Despite the year, the nerves in his right arm remain as dulled as ever, and the arm itself is slow, fine-motor skills difficult. He's learned how to eat with his left hand, and write with his left hand—chickenscratch, it may as well be—and he has only just started to train in swords with his left hand. And for all the gradual improvements, he has never once returned to his peak physical health. Walking up stairs, something he never thought much of, exerts so much effort on him he has to stop to catch his breath. Because of this, it took Azura an hour to convince him to hold Shigure when he was born; he'd been so afraid his right arm would give out and he'd drop him. He still doesn't hold Shigure unless he's sitting down, but he spends almost every moment he can with him, cooing at him and marveling at his tiny finger and even tinier fingernails. He hopes that makes up for it.

He reaches inside the crib and gently strokes one of his son's chubby little cheeks. "The world you grow up in," he promises Shigure, "will be one where you never have to pick a side. Where both sides of your heritage are at peace and the only wars you know are the wars in books."

They're hosting a banquet to celebrate his birth and officially present him to the kingdom in a week, and Corrin feels optimistic it'll go well. Relations between the two halves of Valla have continued to improve. One year since Jiro's Rebellion, as it has oh-so-cleverly been named, three years total since Valla's formation, obviously is not enough for generations of prejudices to die completely. But the beginnings of change have been visible wherever he looks. It's like Azura said after he woke up—there's a little less animosity between the Nohrians and Hoshidans, a little more willingness to help neighbors. He sees soldiers of different ethnicities chatting casually together, bonded by mutual combat experience. His friends tell him of people of similar trades exchanging tips. In the noble's schools, under his new education system, children are being taught to see both sides of the conflict, so the next generation will be less bigoted than this. There are still cultural misunderstandings and slurs hurled and distrust, but there are also people stepping in and trying to diffuse those situations. Who knows where they'll be in another year, in five, in ten?

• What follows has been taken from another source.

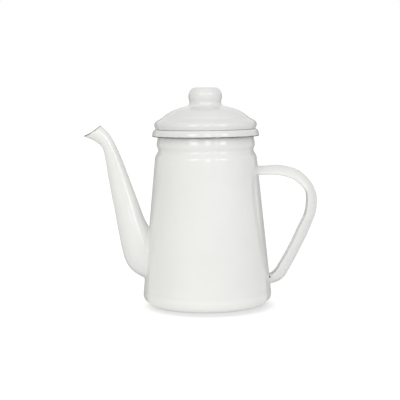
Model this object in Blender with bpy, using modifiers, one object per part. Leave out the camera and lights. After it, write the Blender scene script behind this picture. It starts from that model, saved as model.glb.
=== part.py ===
"""Enamelled steel coffee pot with a lift-off lid.

The pot is sheet steel under white enamel: a tapering body with a rolled rim, a welded base pan,
a curved spout pressed in two halves, a strap handle of open section, and a lid of three pieces,
the domed cover, its hollow knob and the collar that drops into the mouth.
The spout points along -X and the handle along +X. The table is at Z = 0.
"""
import math

import bmesh
import bpy
from mathutils import Vector

MM = 0.001

# Sheet, welds and fits
SHEET = 1.2 * MM
WELD_GAP = 0.3 * MM
LID_SEAT_GAP = 0.3 * MM
LID_FIT_GAP = 0.7 * MM
MERGE_DISTANCE = 0.01 * MM
CUT_OVERRUN = 12.0 * MM

# Rolled rim of the body
RIM_RADIUS = 53.7 * MM
RIM_CROWN_RADIUS = 49.7 * MM
RIM_HEIGHT = 174.1 * MM
RIM_ROLL_DEPTH = 6.2 * MM
RIM_LIP_DROP = 0.6 * MM
RIM_INNER_ROLL_DEPTH = 4.6 * MM

# Body wall, outside radii, from the neck down to the foot. Each fall is measured from the one above
NECK_RADIUS = 48.4 * MM
NECK_FALL = 8.1 * MM
BEAD_RADIUS = 49.1 * MM
BEAD_FALL = 6.6 * MM
GROOVE_RADIUS = 47.9 * MM
GROOVE_FALL = 4.8 * MM
SHOULDER_RADIUS = 51.2 * MM
SHOULDER_FALL = 9.4 * MM
FOOT_RADIUS = 64.2 * MM
FOOT_HEIGHT = 13.0 * MM

# Base pan
PAN_SEAM_HEIGHT = 15.0 * MM
PAN_CORNER_RADIUS = 11.7 * MM
FOOT_RING_WIDTH = 3.8 * MM
FOOT_RECESS = 1.5 * MM
FOOT_RECESS_RUN = 3.0 * MM

# Spout
SPOUT_SHEET = 1.2 * MM
SPOUT_LOW_HEIGHT = 24.0 * MM
SPOUT_RISE = 155.0 * MM
SPOUT_REACH = 60.7 * MM
SPOUT_ROOT_HEIGHT = 50.0 * MM
SPOUT_ROOT_WIDTH = 32.0 * MM

# Strainer punched through the wall behind the spout
STRAINER_HOLE_RADIUS = 2.8 * MM
STRAINER_PITCH = 8.0 * MM
STRAINER_HEIGHT = 52.0 * MM
STRAINER_ROWS = (2, 3, 2, 3, 2)

# Handle strap
HANDLE_SHEET = 1.5 * MM
HANDLE_LOW_HEIGHT = 19.3 * MM
HANDLE_RISE = 119.4 * MM
HANDLE_REACH = 55.7 * MM
HANDLE_WIDTH = 21.0 * MM
HANDLE_CURL = math.radians(116)

# Lid, heights above the rim that it rests on
LID_BEAD_RADIUS = 51.4 * MM
LID_BEAD_HEIGHT = 4.8 * MM
DOME_RADIUS = 43.7 * MM
DOME_FOOT_HEIGHT = 12.3 * MM
DOME_CROWN_HEIGHT = 23.7 * MM
DOME_CROWN_RADIUS = 18.8 * MM
KNOB_VENT_RADIUS = 4.0 * MM
KNOB_RADIUS = 17.2 * MM
KNOB_HEIGHT = 18.1 * MM
COLLAR_FLANGE = 2.6 * MM
COLLAR_DEPTH = 12.5 * MM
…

Azura had also been right about the distrust towards him abating. Lilith's transformation had a part in that—seeing a dragon defend their city, move and think like a human, had given many of the citizens pause. The soldiers who fought with her in the defense of Elysium, at the very least, are fervent defenders, and he thinks she's found a few more friends with them. But seeing him move and act intelligently, knowingly try to spare a defeated enemy, has left people thinking about the bestiality of dragons. And he has reforms in mind—adding a full history of what went wrong and how they work to the education system—make it so that people can understand them. And maybe then they won't fear.

He starts to hum as Shigure yawns, hoping to lull him to sleep. What's that particular line…? "Yet the waters ever change/flowing like time/the path is yours to climb…"

Maybe he's wrong. Maybe things won't go as well as he hopes. He doesn't doubt there will be more wars in the future. But that world, a world of peace and understanding, where prejudice is a thing of the past, is the one he, his wife, his siblings, and his friends are trying to create.

A/N: And that ends this fic. Aftermath was a long project, over a year. It's probably going to be my last Fates fanfic—I want to focus on finishing my Danganronpa work, Extra Life, and doing two multi-chapters at the same time was very tiring. And for me, inspirations for one-shots come and go, so I really can't promise to deliver anymore. But beyond that, I've just felt ready to move on.

This fandom has been an absolute blessing. I've met a ton of wonderful people here, read many enjoyable stories, and was able to spread my wings as a fanfic writer for the first time. I thank every single one of you for sticking to Aftermath with me, especially since I slowed down a lot the past few updates. If it weren't for your continued support, I never would have been able to finish.